* [WHAT YOU HAVE TO DO] Your task is to quote, unchanged, only the lines from the one with "for name, shape" through the one with "bpy.data.objects.remove(obj)", both ends included.

* [PROVIDED RECORDS]
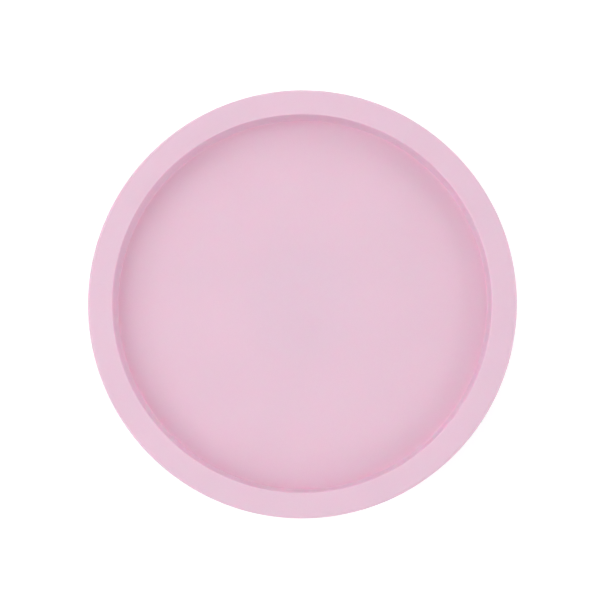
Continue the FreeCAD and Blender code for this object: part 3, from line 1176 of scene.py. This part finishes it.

---

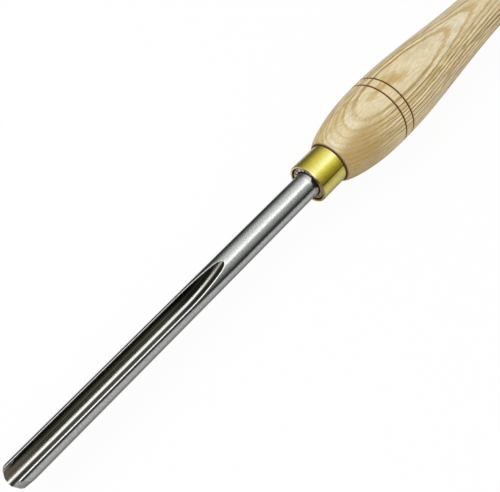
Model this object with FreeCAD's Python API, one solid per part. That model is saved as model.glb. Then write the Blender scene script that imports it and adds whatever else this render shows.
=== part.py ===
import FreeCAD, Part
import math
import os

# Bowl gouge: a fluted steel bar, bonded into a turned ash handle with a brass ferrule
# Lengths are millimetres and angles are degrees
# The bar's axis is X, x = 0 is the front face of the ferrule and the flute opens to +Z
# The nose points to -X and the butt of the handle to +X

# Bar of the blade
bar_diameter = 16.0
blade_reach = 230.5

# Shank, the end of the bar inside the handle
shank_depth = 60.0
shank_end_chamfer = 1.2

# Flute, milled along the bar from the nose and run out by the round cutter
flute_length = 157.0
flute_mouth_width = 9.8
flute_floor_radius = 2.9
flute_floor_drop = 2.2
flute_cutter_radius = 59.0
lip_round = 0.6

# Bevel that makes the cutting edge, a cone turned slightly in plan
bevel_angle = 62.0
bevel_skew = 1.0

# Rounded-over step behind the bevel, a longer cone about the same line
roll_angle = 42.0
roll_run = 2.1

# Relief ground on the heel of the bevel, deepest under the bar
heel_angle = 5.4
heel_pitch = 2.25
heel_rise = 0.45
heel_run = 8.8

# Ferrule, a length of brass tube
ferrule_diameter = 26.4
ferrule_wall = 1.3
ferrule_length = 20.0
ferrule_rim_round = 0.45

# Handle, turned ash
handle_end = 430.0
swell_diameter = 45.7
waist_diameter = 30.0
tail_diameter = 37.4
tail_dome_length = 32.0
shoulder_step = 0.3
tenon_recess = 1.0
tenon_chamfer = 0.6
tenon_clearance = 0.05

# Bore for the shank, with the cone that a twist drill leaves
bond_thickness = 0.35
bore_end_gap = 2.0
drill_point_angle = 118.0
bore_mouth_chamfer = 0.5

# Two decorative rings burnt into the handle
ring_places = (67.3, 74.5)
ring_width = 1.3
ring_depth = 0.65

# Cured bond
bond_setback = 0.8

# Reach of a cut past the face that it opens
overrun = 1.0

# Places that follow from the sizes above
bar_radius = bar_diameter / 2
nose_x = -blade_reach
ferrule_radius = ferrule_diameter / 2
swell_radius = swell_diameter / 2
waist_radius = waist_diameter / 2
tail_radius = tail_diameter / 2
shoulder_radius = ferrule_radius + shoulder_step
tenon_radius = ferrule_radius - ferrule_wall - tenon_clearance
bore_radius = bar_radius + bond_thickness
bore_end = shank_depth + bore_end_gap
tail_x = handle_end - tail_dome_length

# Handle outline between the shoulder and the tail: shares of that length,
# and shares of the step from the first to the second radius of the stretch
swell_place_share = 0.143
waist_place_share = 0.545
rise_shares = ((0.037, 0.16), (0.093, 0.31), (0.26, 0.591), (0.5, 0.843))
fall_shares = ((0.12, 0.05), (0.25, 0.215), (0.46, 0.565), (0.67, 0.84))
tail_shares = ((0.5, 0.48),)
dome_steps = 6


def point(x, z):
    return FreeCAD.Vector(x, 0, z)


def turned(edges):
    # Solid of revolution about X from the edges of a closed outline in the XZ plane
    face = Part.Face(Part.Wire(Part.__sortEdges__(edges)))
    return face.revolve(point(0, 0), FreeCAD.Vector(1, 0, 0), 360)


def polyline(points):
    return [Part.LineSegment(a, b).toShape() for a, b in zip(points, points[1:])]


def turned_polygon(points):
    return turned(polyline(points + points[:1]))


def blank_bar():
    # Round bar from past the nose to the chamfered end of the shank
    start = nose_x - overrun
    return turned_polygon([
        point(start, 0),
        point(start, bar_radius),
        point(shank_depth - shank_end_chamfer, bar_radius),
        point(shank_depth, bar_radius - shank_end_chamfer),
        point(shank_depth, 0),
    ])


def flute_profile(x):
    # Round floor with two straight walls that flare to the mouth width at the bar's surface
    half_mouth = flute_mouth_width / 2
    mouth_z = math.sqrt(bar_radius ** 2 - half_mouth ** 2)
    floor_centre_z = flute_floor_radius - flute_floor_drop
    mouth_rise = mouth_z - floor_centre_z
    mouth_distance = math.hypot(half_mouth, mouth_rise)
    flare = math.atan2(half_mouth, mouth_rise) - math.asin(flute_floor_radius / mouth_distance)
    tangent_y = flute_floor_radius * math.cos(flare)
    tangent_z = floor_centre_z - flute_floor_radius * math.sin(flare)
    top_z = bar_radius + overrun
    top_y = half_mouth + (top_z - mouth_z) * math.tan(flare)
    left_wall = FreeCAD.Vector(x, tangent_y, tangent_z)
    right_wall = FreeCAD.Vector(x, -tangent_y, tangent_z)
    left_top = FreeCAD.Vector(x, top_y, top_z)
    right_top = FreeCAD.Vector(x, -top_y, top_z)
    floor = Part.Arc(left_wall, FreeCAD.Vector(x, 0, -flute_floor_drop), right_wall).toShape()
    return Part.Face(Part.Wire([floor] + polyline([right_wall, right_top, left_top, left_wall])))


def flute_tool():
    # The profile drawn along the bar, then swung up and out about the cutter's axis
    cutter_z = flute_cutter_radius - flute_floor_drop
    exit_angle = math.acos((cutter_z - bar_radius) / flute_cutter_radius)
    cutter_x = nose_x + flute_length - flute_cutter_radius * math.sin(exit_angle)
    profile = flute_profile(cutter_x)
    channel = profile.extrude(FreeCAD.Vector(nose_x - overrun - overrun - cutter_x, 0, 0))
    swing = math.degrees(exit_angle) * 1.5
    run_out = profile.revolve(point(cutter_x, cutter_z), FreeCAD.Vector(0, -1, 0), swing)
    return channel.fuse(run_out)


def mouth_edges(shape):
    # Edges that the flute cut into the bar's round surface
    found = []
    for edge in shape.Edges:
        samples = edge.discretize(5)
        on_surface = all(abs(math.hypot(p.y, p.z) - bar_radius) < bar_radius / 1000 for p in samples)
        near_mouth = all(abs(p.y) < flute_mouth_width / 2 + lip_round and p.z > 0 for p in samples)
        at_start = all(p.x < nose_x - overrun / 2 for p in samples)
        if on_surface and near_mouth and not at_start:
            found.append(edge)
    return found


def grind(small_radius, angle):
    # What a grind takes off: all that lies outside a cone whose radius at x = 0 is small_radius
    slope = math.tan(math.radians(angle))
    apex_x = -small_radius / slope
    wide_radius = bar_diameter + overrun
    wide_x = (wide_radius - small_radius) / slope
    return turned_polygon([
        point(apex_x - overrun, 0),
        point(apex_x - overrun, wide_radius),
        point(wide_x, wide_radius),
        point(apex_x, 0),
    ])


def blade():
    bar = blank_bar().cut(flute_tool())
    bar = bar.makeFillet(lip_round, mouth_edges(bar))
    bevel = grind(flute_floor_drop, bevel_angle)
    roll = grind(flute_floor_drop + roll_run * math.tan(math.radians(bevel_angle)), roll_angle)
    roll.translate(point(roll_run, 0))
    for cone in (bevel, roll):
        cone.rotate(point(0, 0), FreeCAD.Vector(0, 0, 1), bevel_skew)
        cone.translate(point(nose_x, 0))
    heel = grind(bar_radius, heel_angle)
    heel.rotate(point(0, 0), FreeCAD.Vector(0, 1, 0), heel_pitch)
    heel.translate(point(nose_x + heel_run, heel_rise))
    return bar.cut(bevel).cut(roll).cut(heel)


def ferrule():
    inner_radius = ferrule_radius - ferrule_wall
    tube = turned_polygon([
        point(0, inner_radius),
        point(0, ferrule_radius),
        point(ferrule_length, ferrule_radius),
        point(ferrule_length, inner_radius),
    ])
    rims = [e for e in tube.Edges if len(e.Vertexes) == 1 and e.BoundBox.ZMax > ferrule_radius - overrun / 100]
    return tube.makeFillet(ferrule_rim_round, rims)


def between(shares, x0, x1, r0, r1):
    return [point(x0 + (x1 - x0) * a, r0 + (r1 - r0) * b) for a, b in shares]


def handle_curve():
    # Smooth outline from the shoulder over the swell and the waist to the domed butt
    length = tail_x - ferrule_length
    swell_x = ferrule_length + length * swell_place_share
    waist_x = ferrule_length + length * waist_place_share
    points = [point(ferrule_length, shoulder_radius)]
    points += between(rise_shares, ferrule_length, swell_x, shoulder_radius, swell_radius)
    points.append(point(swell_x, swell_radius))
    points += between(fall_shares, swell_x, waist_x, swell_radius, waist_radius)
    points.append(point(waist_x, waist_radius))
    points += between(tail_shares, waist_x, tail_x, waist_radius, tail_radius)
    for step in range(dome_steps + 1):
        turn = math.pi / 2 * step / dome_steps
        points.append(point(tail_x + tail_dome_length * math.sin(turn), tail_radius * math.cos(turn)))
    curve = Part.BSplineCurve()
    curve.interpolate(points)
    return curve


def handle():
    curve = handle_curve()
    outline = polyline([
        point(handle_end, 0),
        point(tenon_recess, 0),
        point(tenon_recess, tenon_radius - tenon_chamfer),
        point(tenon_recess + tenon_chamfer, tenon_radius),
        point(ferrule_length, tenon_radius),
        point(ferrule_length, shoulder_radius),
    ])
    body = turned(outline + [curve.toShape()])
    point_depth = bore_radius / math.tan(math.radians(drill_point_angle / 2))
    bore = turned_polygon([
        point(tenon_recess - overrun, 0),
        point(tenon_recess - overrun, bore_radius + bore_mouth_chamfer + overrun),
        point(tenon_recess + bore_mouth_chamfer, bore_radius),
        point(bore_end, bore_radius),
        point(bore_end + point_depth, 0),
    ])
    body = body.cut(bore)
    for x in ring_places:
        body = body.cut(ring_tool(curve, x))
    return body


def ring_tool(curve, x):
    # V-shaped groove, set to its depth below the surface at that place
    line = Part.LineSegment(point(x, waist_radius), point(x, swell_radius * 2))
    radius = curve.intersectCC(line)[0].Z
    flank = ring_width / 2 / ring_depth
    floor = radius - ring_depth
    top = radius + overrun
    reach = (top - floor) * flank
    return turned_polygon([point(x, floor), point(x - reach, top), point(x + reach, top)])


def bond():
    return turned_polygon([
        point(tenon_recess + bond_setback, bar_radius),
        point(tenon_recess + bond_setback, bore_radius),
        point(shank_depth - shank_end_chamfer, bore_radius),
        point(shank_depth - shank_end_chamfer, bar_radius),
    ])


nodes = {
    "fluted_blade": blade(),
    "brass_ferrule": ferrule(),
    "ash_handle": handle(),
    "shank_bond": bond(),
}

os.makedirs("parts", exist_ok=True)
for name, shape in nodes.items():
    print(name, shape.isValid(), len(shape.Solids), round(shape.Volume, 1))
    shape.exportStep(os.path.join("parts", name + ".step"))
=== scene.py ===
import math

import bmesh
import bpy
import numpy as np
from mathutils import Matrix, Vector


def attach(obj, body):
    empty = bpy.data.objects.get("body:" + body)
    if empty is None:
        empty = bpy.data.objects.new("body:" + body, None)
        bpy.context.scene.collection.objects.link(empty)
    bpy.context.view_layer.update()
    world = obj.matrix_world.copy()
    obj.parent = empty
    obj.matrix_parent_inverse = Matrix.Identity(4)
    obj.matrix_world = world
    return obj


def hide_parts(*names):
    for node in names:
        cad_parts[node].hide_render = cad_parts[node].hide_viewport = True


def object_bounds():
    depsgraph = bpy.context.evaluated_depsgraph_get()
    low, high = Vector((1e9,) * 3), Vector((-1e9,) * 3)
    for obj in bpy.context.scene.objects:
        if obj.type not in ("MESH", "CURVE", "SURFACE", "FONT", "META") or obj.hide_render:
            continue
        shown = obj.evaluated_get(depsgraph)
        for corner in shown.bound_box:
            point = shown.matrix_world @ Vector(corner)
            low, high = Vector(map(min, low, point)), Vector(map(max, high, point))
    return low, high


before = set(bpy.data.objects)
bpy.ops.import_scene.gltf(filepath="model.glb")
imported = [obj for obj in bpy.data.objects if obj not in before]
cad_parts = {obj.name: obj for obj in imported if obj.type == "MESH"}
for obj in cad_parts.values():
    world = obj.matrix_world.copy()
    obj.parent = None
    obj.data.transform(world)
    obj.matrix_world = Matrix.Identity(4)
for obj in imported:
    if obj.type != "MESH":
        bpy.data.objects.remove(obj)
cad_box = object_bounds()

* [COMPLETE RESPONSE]
for name, shape in nodes.items():
    print(name, shape.isValid(), len(shape.Solids), round(shape.Volume, 1))
    shape.exportStep(os.path.join("parts", name + ".step"))
=== scene.py ===
import math

import bmesh
import bpy
import numpy as np
from mathutils import Matrix, Vector


def attach(obj, body):
    empty = bpy.data.objects.get("body:" + body)
    if empty is None:
        empty = bpy.data.objects.new("body:" + body, None)
        bpy.context.scene.collection.objects.link(empty)
    bpy.context.view_layer.update()
    world = obj.matrix_world.copy()
    obj.parent = empty
    obj.matrix_parent_inverse = Matrix.Identity(4)
    obj.matrix_world = world
    return obj


def hide_parts(*names):
    for node in names:
        cad_parts[node].hide_render = cad_parts[node].hide_viewport = True


def object_bounds():
    depsgraph = bpy.context.evaluated_depsgraph_get()
    low, high = Vector((1e9,) * 3), Vector((-1e9,) * 3)
    for obj in bpy.context.scene.objects:
        if obj.type not in ("MESH", "CURVE", "SURFACE", "FONT", "META") or obj.hide_render:
            continue
        shown = obj.evaluated_get(depsgraph)
        for corner in shown.bound_box:
            point = shown.matrix_world @ Vector(corner)
            low, high = Vector(map(min, low, point)), Vector(map(max, high, point))
    return low, high


before = set(bpy.data.objects)
bpy.ops.import_scene.gltf(filepath="model.glb")
imported = [obj for obj in bpy.data.objects if obj not in before]
cad_parts = {obj.name: obj for obj in imported if obj.type == "MESH"}
for obj in cad_parts.values():
    world = obj.matrix_world.copy()
    obj.parent = None
    obj.data.transform(world)
    obj.matrix_world = Matrix.Identity(4)
for obj in imported:
    if obj.type != "MESH":
        bpy.data.objects.remove(obj)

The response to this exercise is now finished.